We will return for the final 20 minutes to look at each others’ creations and compete for the title of DataViz Champion! (I know it’s silly, but it’s also a lot of fun.)

3.1 Simulated data

The “Simulated Data” file is a comma separated value (CSV) file, which R can read in easily, either using the read.csv() function or by clicking “Import dataset”.

This dataset is simulated experimental data for a reading time, rating, and comprehension experiment, which means there are several types of responses. Each column is described below.

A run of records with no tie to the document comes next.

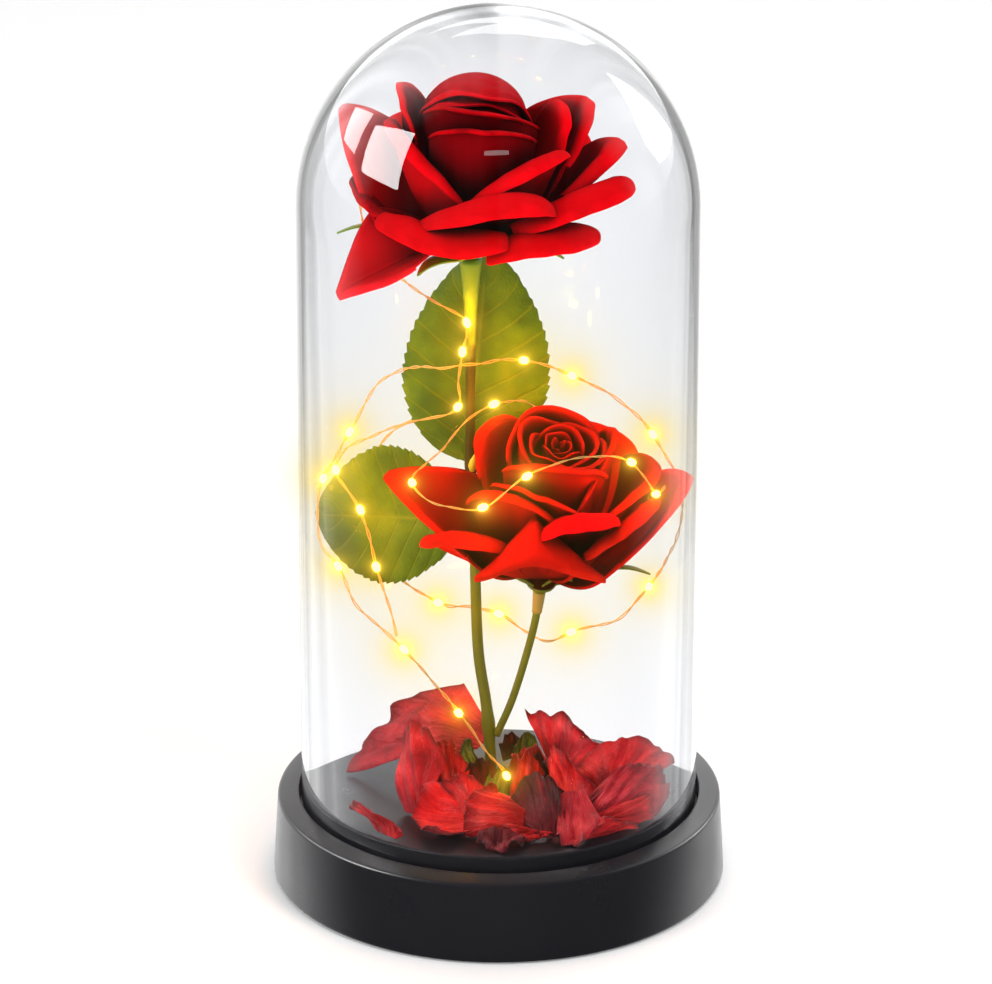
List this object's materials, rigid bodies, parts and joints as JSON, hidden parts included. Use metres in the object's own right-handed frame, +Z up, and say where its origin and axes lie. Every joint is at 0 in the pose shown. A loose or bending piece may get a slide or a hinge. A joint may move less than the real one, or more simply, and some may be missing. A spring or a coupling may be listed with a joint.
{
  "type": "preserved rose in glass dome",
  "caption": "Preserved velvet roses on a forked stem with leaves, fallen petals and a fairy-light string under a clear bell on a round base.",
  "frame": {"origin": "centre of the base's underside", "axes": "+Z up along the dome's axis, the flowers' front faces -Y, +X to the viewer's right"},
  "size_m": [0.1144, 0.1144, 0.2302],
  "materials": {
    "base_plastic": "satin black moulding",
    "cover_plastic": "matte black moulding",
    "dome_glass": "clear blown glass",
    "velvet_upper": "deep red flocked velvet",
    "velvet_lower": "warm red flocked velvet",
    "petal_fallen": "thin dusty red petal",
    "petal_dried": "dried dark maroon petal",
    "stem_green": "moulded green stem",
    "leaf_green": "printed leaf cloth",
    "bud_green": "pale green bud",
    "string_wire": "bare copper wire",
    "string_lamp": "clear resin droplet over a warm lamp"
  },
  "bodies": {
    "root": {"base": "base_plastic", "battery_cover": "cover_plastic", "glass_dome": "dome_glass", "stem_main": "stem_green", "stem_branch": "stem_green", "string_end_lamp": "string_lamp", "light_string_outer": "string_wire", "light_string_inner": "string_wire", "light_string_front": "string_wire", "rose_upper_bud": "velvet_upper", "rose_lower_bud": "velvet_lower", "rose_upper_bud_front": "velvet_upper", "rose_upper_bud_right": "velvet_upper", "rose_upper_left_tall": "velvet_upper", "rose_upper_front_upright": "velvet_upper", "rose_upper_left_strip": "velvet_upper", "rose_upper_right_front": "velvet_upper", "rose_upper_right_upper": "velvet_upper", "rose_upper_far_left": "velvet_upper", "rose_upper_left_low": "velvet_upper", "rose_upper_centre_roll": "velvet_upper", "rose_upper_right_side": "velvet_upper", "rose_upper_right_long": "velvet_upper", "rose_upper_front_left_roll": "velvet_upper", "rose_upper_right_low": "velvet_upper", "rose_upper_left_point": "velvet_upper", "rose_upper_back_right": "velvet_upper", "rose_upper_back_left": "velvet_upper", "rose_lower_bud_left": "velvet_lower", "rose_lower_bud_front": "velvet_lower", "rose_lower_right_tall": "velvet_lower", "rose_lower_front_second": "velvet_lower", "rose_lower_right_upper": "velvet_lower", "rose_lower_long_left": "velvet_lower", "rose_lower_front_cup": "velvet_lower", "rose_lower_right_pink": "velvet_lower", "rose_lower_right_roll": "velvet_lower", "rose_lower_front_left_roll": "velvet_lower", "rose_lower_far_right": "velvet_lower", "rose_lower_front_fold": "velvet_lower", "rose_lower_back_left": "velvet_lower", "rose_lower_back_right": "velvet_lower", "calyx_upper": "stem_green", "calyx_lower": "stem_green", "leaf_upper": "leaf_green", "leaf_left": "leaf_green", "leaf_bud": "bud_green", "fallen_back_left": "petal_fallen", "fallen_left": "petal_fallen", "fallen_centre_left": "petal_fallen", "fallen_front_left": "petal_fallen", "fallen_front": "petal_fallen", "fallen_dried_curl": "petal_dried", "fallen_front_right": "petal_fallen", "fallen_right": "petal_fallen", "fallen_right_back": "petal_fallen", "fallen_back_right": "petal_fallen", "fallen_centre_right": "petal_fallen", "fallen_near_glass": "petal_fallen"}
  },
  "joints": []
}
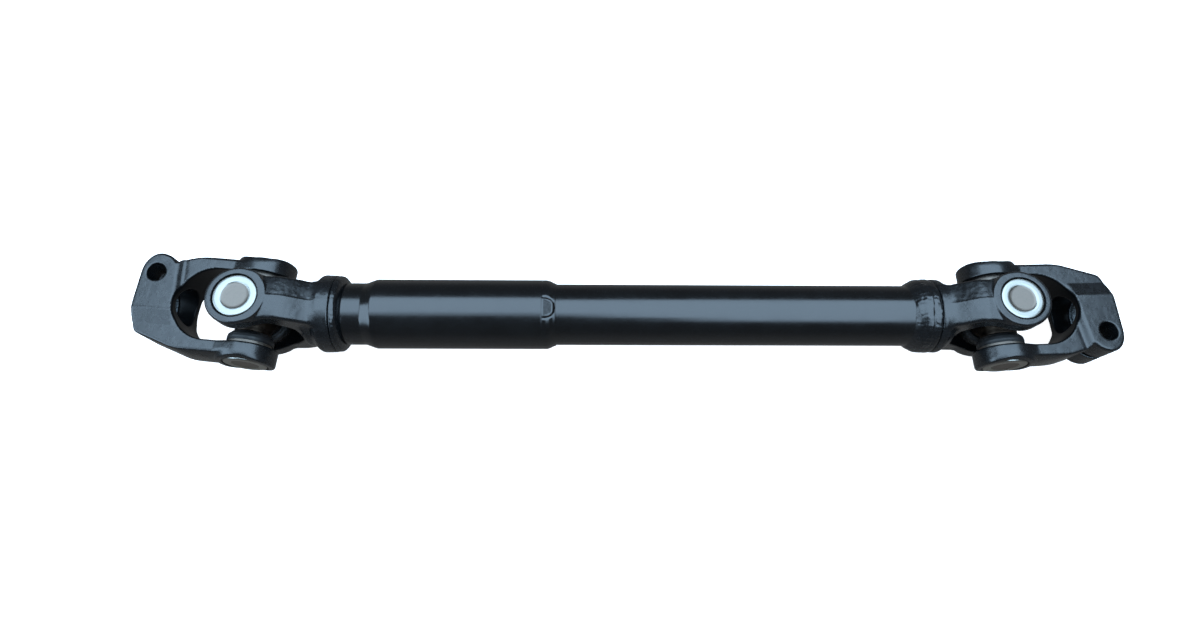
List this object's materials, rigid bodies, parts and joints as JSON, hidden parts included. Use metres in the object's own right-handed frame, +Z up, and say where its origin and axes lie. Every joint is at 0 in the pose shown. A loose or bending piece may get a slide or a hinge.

  • subj = unique number for each subject or participant
  • age = the age of the participant
  • item = the item number that elicited the given response
  • freq = the categorical frequency of the manipulated region (high or low)
  • gram = whether or not the item is grammatical (yes or no)
  • rating = the subject’s response to rating the acceptability of the item (1-5)
  • accuracy = the subject’s response to a comprehension question about the item (1=correct, 0=incorrect)
  • region = which word number the reading time was measured for
  • word = an example word that might have appeared in the region (simplified across items)
  • rt = how long the subject spent reading the word in the given region

There are two crossed factors, each with two levels: * gram = yes / no * freq = high / low

This means there are four conditions: 1. High frequency grammatical 2. Low frequency grammatical 3. High frequency ungrammatical 4. Low frequency ungrammatical

Sentence: “The old VERB the boat.”

VERB Frequency Grammaticality
man low yes
steer high yes
put high no
stare low no

This experiment doesn’t really ask a question, because it’s not a real experiment. Instead, it sets up a paradigm that will allow you to compare across conditions using three different types of data:

  • continuous data (rt)
  • binomial data (accuracy)
  • ordinal rating data (rating)

Since each item contains five regions, but rating and accuracy data are per item rather than per region, you will have to take a subset of the total dataset in order to properly graph and analyse rating or accuracy data. If you don’t you’ll be graphing or analysing five copies of this data at once.